O único ponto positivo do livro [pelo menos um, né] é Jacob Black, o amigo-lobisomem de Bella. Fiquei satisfeita porque além da tresloucada autora não ter mexido muito nas lendas de lobisomens, fez pelo menos UM personagem fantástico mas próximo da realidade, e não alguém que agisse feito um demente machista atrás de sua amada. Jacob é risonho, simpático, engraçado, prestativo, animado e inspira confiança, o amigo, e futuro namorado que toda garota poderia querer. Mas não Bella. Bella preferiu Edward, que é como um piso de banheiro: branco, duro, frio e brilha. Ela preferiu Edward, que tem um Volvo prata e uma mansão na floresta, com uma família linda, e não Jacob, que mora numa reserva indígena numa casinha pequena com uma família igualmente pequena. Ela preferiu Edward, de quem ouve frases dignas de músicas de Reginaldo Rossi, e com quem troca os diálogos mais idiotas do mundo, o que é uma afronta à inteligência do leitor, como no célebre "e o leão se apaixonou pelo cordeiro...", dito por Edward, seguido por um "Que cordeiro idiota!" Mas concordamos Bella, é ótimo que você assuma sua idiotice, porque nós já sabemos.

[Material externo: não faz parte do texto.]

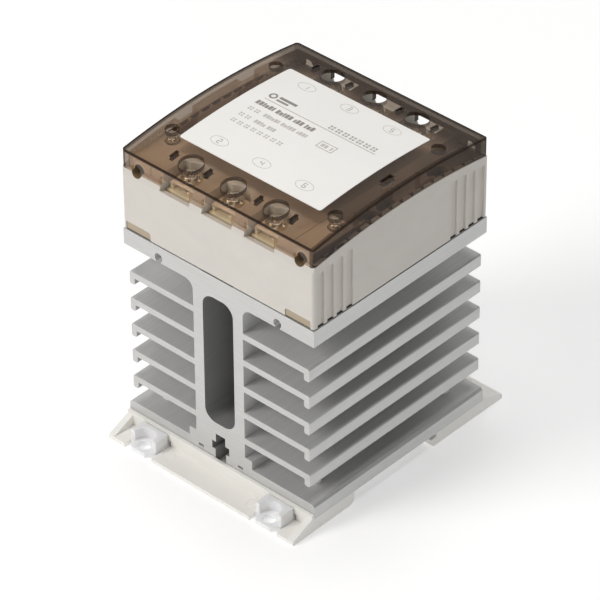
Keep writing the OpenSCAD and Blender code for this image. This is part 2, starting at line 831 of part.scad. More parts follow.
module cover() color([0.37, 0.31, 0.27, 0.6])
    difference()
    {
        union()
        {
            difference()
            {
                intersection()
                {
                    translate([0, 0, 90]) linear_extrude(40)
                        round_rect(cover_w, case_w - 0.3, 1.2);
                    under_arch(0);
                }
                intersection()
                {
                    span([-cover_w / 2 + skirt_t, -case_w / 2 + skirt_t, 80],
                         [cover_w / 2 - skirt_t, case_w / 2 - skirt_t, 120]);
                    under_arch(cover_t);
                }
                under_arch(skirt_h);
                span([-case_w, -case_w, 80], [case_w, case_w, case_z1]);
            }
            // Tongues that snap into the pads on the side decks, each tied to the skirt
            both_x() both_y() intersection()
            {
                translate([tongue_x, tongue_y, 0]) union()
                {
                    span([-tongue[0] / 2, -tongue[1] / 2, tongue_z],
                         [tongue[0] / 2, tongue[1] / 2, 112]);
                    span([-tongue[0] / 2, -tongue[1] / 2, case_top(10) + 0.6],
                         [cover_w / 2 - 1.15 - tongue_x, tongue[1] / 2, 112]);
                }
                under_arch(cover_t / 2);
            }
        }
        both_y()
        {
            skirt_notches();
            for (x = terminal_x) translate([x, -row_y, 100]) cylinder(r = driver_d / 2, h = 20);
            for (side = [-1, 1], i = [-1, 1])
                translate([side * pitch + i * 7.15, -row_y, 100])
                    span([-0.45, -1.5, 0], [0.45, 1.5, 20]);
        }
        corners(control_x, control_y) translate([0, 0, 100])
            cylinder(r = corner_hole_d / 2, h = 20);
        span([led_x - 0.75, led_y - 2.3, 100], [led_x + 0.75, led_y + 2.3, 120]);
    }

module label() color([0.93, 0.92, 0.91])
    intersection()
    {
        translate([0, 0, 100]) linear_extrude(20) round_rect(58.4, 50.2, 0.8);
        difference()
        {
            under_arch(-0.25);
            under_arch(0);
        }
    }

heat_sink();
front_foot();
rear_foot();
slider_left();
slider_right();
base_screws();
base_nuts();
gasket();
thermal_pads();
thyristor_modules();
module_pins();
module_screws();
housing();
line_terminal_block();
load_terminal_block();
inner_lid();
corner_tabs();
housing_screws();
circuit_board();
optocouplers();
snubber_capacitors();
snubber_resistors();
varistors();
driver_chip();
indicator_led();
light_guide();
line_busbars();
load_busbars();
terminal_nuts();
for (i = [0:2])
{
    line_at = [terminal_x[i], row_y, 0];
    load_at = [terminal_x[i], -row_y, 0];
    translate(line_at) mirror([0, 1, 0]) clamp_saddle();
    translate(line_at) power_screw();
    translate(load_at) clamp_saddle();
    translate(load_at) power_screw();
}
control_blocks();
for (i = [0, 1])
{
    control_at = [(2 * i - 1) * control_x, -control_y, 0];
    translate(control_at) control_pad();
    translate(control_at) control_screw();
}
cover();
label();
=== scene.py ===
import json
import math

import bmesh
import bpy
from mathutils import Matrix, Vector


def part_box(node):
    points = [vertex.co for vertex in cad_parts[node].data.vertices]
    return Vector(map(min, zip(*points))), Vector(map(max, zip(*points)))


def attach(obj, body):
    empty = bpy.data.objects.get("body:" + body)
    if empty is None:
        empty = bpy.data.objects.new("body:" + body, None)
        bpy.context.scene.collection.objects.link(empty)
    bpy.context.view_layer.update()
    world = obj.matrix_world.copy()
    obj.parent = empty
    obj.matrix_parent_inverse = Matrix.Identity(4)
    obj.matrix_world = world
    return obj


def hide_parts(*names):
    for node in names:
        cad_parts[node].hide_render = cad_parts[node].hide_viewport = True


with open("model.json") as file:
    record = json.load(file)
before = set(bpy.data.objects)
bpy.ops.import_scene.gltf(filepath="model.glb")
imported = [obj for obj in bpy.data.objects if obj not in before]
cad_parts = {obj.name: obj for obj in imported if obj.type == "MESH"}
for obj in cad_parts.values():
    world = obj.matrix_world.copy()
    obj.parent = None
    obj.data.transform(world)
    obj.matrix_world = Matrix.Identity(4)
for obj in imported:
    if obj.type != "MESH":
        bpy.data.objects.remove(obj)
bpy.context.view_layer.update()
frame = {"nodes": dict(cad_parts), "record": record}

MM = 0.001

# Places on the part that the materials follow, in metres
PITCH = 17.6 * MM
ROW_Y = 32.0 * MM
DRIVER_HOLE_R = 3.95 * MM
SLIT_X = 7.15 * MM
CONTROL_X = 33.8 * MM
CONTROL_Y = 23.5 * MM
CONTROL_Z = 101.4 * MM
ENTRY_R = 2.1 * MM
CONTROL_HOLE_R = 2.2 * MM
WINDOW_X = 33.9 * MM
WINDOW_Y = -0.4 * MM
HOLLOW_X = 6.5 * MM

# The cover's top: its height along the middle, and its fall as a share of y squared, in 1/m
CROWN_Z = 110.5 * MM
CROWN_FALL = 1.875


# ---- Node material helpers ----

class Tree:
    """Short calls for building one node material."""

    def __init__(self, name):
        self.material = bpy.data.materials.new(name)
        self.material.use_nodes = True
        self.nt = self.material.node_tree
        self.nt.nodes.clear()
        self.out = self.nt.nodes.new("ShaderNodeOutputMaterial")
        self.coords = self.nt.nodes.new("ShaderNodeTexCoord")

    def link(self, source, target):
        self.nt.links.new(source, target)

    def put(self, target, value):
        if isinstance(value, bpy.types.NodeSocket):
            self.link(value, target)
        elif isinstance(value, tuple) and len(value) == 3 and len(target.default_value) == 4:
            target.default_value = (*value, 1.0)
        else:
            target.default_value = value

    def node(self, kind, inputs=None, **settings):
        made = self.nt.nodes.new("ShaderNode" + kind)
        for key, value in settings.items():
            setattr(made, key, value)
        for key, value in (inputs or {}).items():
            self.put(made.inputs[key], value)
        return made

    def scaled(self, scale):
        """Object coordinates times scale."""
        return self.node("Mapping", {"Vector": self.coords.outputs["Object"], "Scale": scale}).outputs[0]

    def noise(self, scale, detail=3.0, rough=0.5, stretch=(1, 1, 1), distortion=0.0):
        return self.node("TexNoise", {"Vector": self.scaled(stretch), "Scale": scale, "Detail": detail,
                                      "Roughness": rough, "Distortion": distortion}).outputs["Fac"]

    def ramp(self, fac, low, high, to_low=0.0, to_high=1.0):
        return self.node("MapRange", {"Value": fac, "From Min": low, "From Max": high,
                                      "To Min": to_low, "To Max": to_high}).outputs[0]

    def maths(self, operation, a, b=0.0):
        return self.node("Math", {0: a, 1: b}, operation=operation).outputs[0]

    def mix(self, fac, a, b):
        made = self.node("Mix", {"Factor": fac}, data_type="RGBA")
        self.put(made.inputs[6], a)
        self.put(made.inputs[7], b)
        return made.outputs[2]

    def bump(self, height, distance, strength=1.0, normal=None):
        inputs = {"Height": height, "Distance": distance, "Strength": strength}
        if normal is not None:
            inputs["Normal"] = normal
        return self.node("Bump", inputs).outputs[0]

    def place(self):
        """Object coordinates x, y and z."""
        split = self.node("SeparateXYZ", {0: self.coords.outputs["Object"]})
        return split.outputs[0], split.outputs[1], split.outputs[2]

    def far(self, value, centre=None):
        """Size of value, or its distance from centre."""
        if centre is not None:
            value = self.maths("SUBTRACT", value, centre)
        return self.maths("ABSOLUTE", value)

    def radius(self, a, b):
        """Distance of the point (a, b) from (0, 0)."""
        squares = self.maths("ADD", self.maths("MULTIPLY", a, a), self.maths("MULTIPLY", b, b))
        return self.maths("SQRT", squares)

    def normal_axis(self, axis):
        """Size of the object-space normal along axis."""
        split = self.node("SeparateXYZ", {0: self.coords.outputs["Normal"]})
        return self.maths("ABSOLUTE", split.outputs[axis])

    def principled(self, **inputs):
        made = self.nt.nodes.new("ShaderNodeBsdfPrincipled")
        for key, value in inputs.items():
            self.put(made.inputs[key.replace("_", " ")], value)
        return made

    def surface(self, shader):
        self.link(shader.outputs[0], self.out.inputs["Surface"])
        return self.material


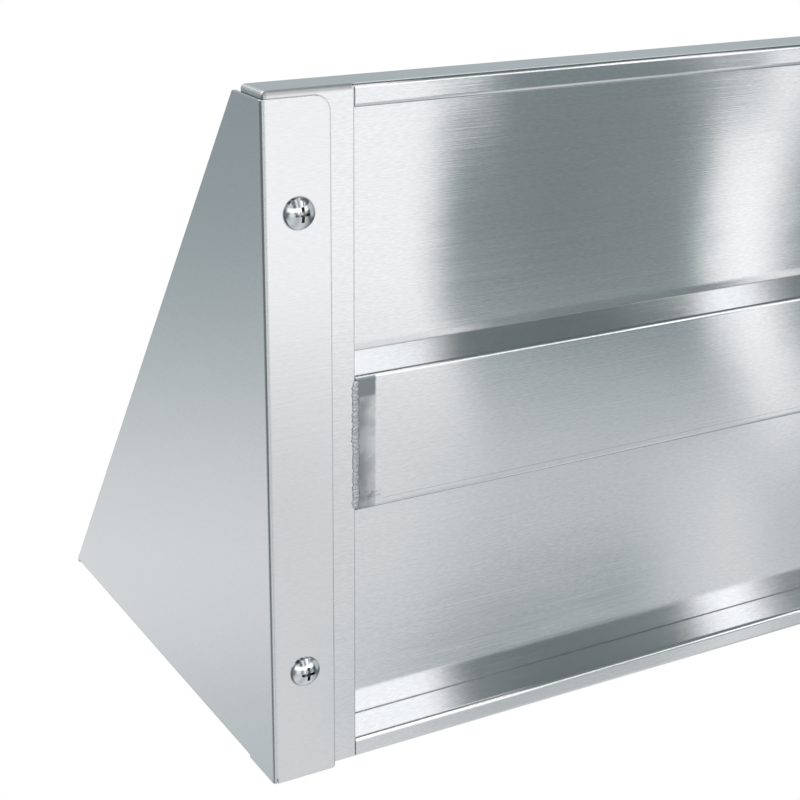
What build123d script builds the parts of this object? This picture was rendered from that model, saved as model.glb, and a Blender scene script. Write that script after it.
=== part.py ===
from build123d import *
import math
import os

# Stainless wall shelf: a folded pan carried between two solid triangular cheeks.
# Millimetres. +X runs along the shelf, -Y is the front, +Y the wall, +Z up in use.
# The origin is the centre of the wall-hole pattern, on the wall plane.

# Overall sizes
LENGTH = 1000.0            # outside face of one cheek to outside face of the other
PAN_DEPTH = 300.0          # front face to rear face of the pan
CHEEK_HEIGHT = 255.0       # underside of the ledge flange to the cheek's top corner
WALL_GAP = 1.0             # the cheeks stand this far behind the pan, against the wall

# Sheet metal
SHEET = 1.2
BEND = 1.8                 # outside radius of every fold
SEAM = 0.3                 # gap at a butted seam
END_CLEARANCE = 0.1        # pan end to cheek face, each side

# Pan
PAN_HEIGHT = 20.8
RIM_WIDTH = 9.5            # return flange under the front and rear edges
END_FLANGE = 39.0          # return flange under each end
LIP_GAP = 0.2              # inner lip of the rim stops short of the deck

# Stiffener under the deck
STIFFENER_FACE = 60.0
STIFFENER_BASE = 68.0

# Cheeks
NOSE_HEIGHT = 26.0         # height of the cheek's blunt front end
NOSE_SETBACK = 3.0         # the cheek's front edge lies behind the pan's front face
NOSE_RADIUS = 2.5
TOP_RADIUS = 0.8
LEDGE_WIDTH = 29.5
LEDGE_FRONT_RADIUS = 6.5
LEDGE_REAR_RADIUS = 1.2
WALL_FLANGE = 30.0
WALL_FLANGE_RELIEF = 6.0   # free height between the pan and the wall flange
WALL_FLANGE_RADIUS = 6.0
RELIEF_LENGTH = 2.5        # notch that frees the two folds at the cheek's lower rear corner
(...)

Stephenie Meyer abocanhou sua - grande - fatia da torta que é o mundo literário nesse best-seller feito para adolescentes, e se eu não soubesse que a autora tem mais de 30 anos, diria que é feito POR uma adolescente, pois é assim que me soa. Um romance escolar despretensioso à primeira vista, com a heroína meio boba se apaixonando pelo mocinho belo, romântico, misterioso e rico; um prato cheio pra qualquer leitor desavisado.
Mas há que se ter atenção ao ler os livros da autora, e não se deixar levar pelo Volvo prata ou pelas juras de amor cafonas que camuflam uma obsessão doentia pela amada.
Posso dizer que Crepúsculo [e seu adjacente, porque só consegui engolir esse livro indigesto até Lua Nova] é tão bom quanto uma injeção na testa, e tão profundo quanto um pires.
Mas não dizem que de graça até injeção na testa? Pois pra mim, de graça nem Crepúsculo.